● **YOUR TASK**
Track down the lines that contain "from" and copy them.

# # #

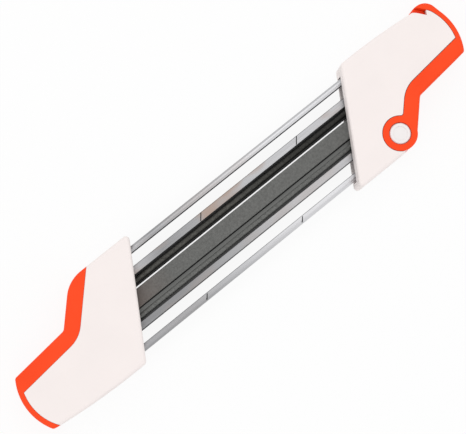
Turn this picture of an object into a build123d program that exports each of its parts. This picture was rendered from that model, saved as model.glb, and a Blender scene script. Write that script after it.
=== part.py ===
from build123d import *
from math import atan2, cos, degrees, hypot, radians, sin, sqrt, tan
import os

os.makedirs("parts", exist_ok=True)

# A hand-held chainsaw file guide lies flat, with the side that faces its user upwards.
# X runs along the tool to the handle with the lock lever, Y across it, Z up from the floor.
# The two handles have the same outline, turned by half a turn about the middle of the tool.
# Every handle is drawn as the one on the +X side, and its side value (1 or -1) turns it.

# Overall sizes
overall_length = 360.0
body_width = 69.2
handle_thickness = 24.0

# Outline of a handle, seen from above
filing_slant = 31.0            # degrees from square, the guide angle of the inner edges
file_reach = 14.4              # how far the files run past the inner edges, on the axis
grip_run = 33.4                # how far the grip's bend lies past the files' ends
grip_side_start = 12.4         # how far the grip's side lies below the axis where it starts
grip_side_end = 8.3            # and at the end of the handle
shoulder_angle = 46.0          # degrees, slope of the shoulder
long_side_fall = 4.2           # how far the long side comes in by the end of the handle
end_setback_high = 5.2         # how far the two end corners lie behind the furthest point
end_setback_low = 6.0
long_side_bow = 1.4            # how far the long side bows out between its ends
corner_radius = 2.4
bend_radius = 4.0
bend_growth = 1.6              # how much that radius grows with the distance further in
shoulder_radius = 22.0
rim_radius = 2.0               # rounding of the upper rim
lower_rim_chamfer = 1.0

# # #

● **ANSWER TO THE TASK**
Turn this picture of an object into a build123d program that exports each of its parts. This picture was rendered from that model, saved as model.glb, and a Blender scene script. Write that script after it.
from build123d import *
from math import atan2, cos, degrees, hypot, radians, sin, sqrt, tan
# X runs along the tool to the handle with the lock lever, Y across it, Z up from the floor.
# Outline of a handle, seen from above
filing_slant = 31.0            # degrees from square, the guide angle of the inner edges